I finally got around to watching The Fog of War: Eleven Lessons from the Life of Robert S. McNamara yesterday.
All I can say is, wow. Anyone who doesn't think our situation in Iraq today is not similar to the situation in Vietnam needs to see this. It's oh so clear that the people running this country have not learned a damn thing in the ensuing 40 years. Some of the things LBJ said in 1964 (according to the movie) could just have easily come out of GW Bush's mouth. I've blogged previously about how Rumsfeld has channeled McNamara.
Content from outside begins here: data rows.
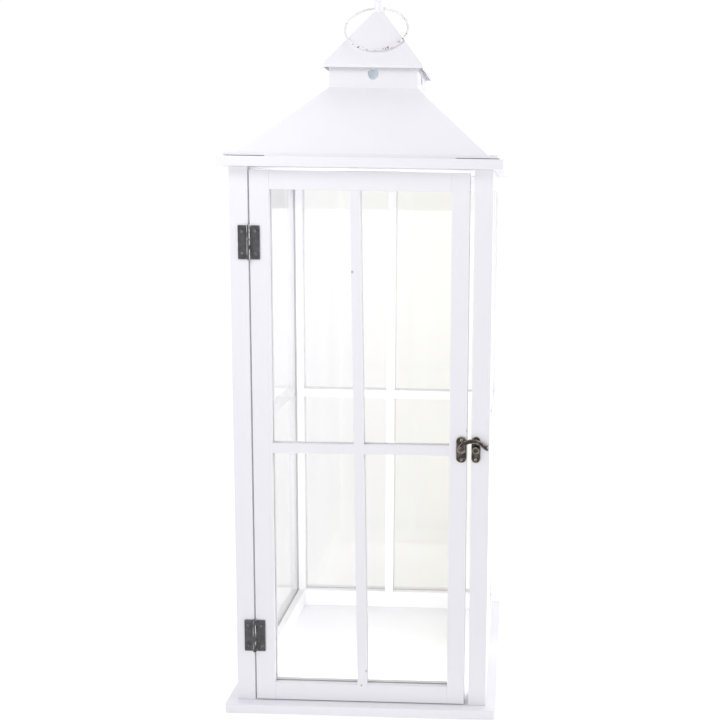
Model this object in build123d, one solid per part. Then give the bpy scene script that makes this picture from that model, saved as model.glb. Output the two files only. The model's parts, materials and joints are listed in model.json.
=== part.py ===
from build123d import *
import os
from math import atan2, degrees, radians, sin

# Hurricane candle lantern: white wooden frame glazed on all four sides, hinged front door with a
# lift latch, sheet-metal roof with a vented collar, pyramid cap, finial and carrying ring.
# Millimetres. +X right, +Y back, +Z up. Origin: middle of the base plate's underside.

# ---------------------------------------------------------------- driving dimensions: frame
BODY_W = 240.0           # over the corner posts, both ways
POST_W = 17.0            # square corner posts; the side rails are as deep
PLATE_OVERHANG = 10.0    # base and top plates beyond the posts
PLATE_CORNER_R = 3.0
BASE_T = 9.0
TOP_T = 9.0
TOP_UNDERSIDE_Z = 519.0
BOTTOM_RAIL_H = 19.0
TOP_RAIL_H = 17.0
PANEL_CROSSBAR_Z = {"left": 269.0, "right": 269.0, "back": 267.3}
VENT_HOLE_R = 45.0       # round heat outlet in the top plate, under the roof
EASE = 0.5               # sanded-off arris on every wooden piece
FRAME_SCREW_HEAD_R = 3.1
FRAME_SCREW_HEAD_H = 2.0
FRAME_SCREW_SHANK_R = 1.6
FRAME_SCREW_LENGTH = 28.0

# ---------------------------------------------------------------- driving dimensions: glazing
GLASS_T = 2.0
GROOVE_W = 2.2
GROOVE_D = 4.0
GLASS_TOP_PLAY = 0.5
MUNTIN_W = 9.4
MUNTIN_SETBACK = 0.5     # bars stop this far behind the frame's faces
PANEL_FACES = {"left": ["outer"], "right": ["outer"], "back": ["outer", "inner"]}
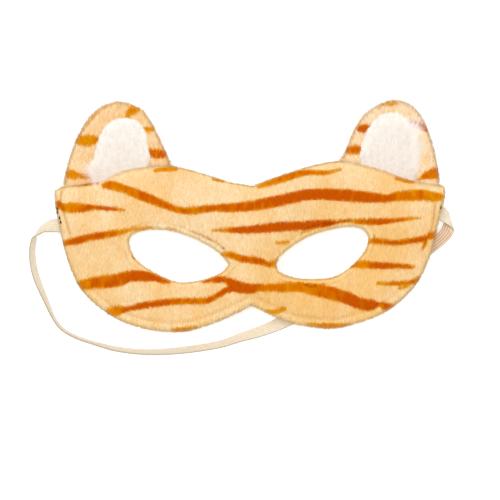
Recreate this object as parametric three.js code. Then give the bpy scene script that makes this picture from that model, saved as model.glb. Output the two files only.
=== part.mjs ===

One point McNamara made that stands out in my memory was about the huge culture gap between the US and Vietnam, and its resulting problems. He more or less said, "we though we were fighting the Cold War. They (the Vietnamese) thought they were fighting a civil war". This was contrasted sharply in the movie with how the Cuban Missile Crisis was handled, where McNamara describes how the US players put themselves into the Soviet shoes and thought through how to resolve the crisis and save face on both sides.
With Vietnam, LBJ is quoted as saying they didn't know what was going on in Vietnam as they got into the war, except that they knew they had to win the "hearts and minds" of the Vietnamese. "We need to be able to guarantee their security" was another phrase I jotted down as I watched. The parallels with today are so obvious it's not even funny.
McNamara paints himself now as someone who had grave reservations about Vietnam but ran the war as best he could out of loyalty, until finally he found himself disagreeing with LBJ so strongly he had to go. Whether that's really how it was, I don't know. And although he was pushed rather strongly by the filmmakers, he refused to say whether he regretted what he did as Secretary of Defense or explain why, if he felt the war was wrong, he would not speak out against it after he left government service. he sys he has his reasons, but doesn't say what they are.
All in all, for history or political buffs, it's well worth renting. In the additional materials on the DVD are several clips not included in the movie. One was the famous 1964 'girl with dasies/nuclear bomb' commercial LBJ used. I'd read about it many times but never seen it. I sat there slackjawed as it played out - it is amazingly powerful.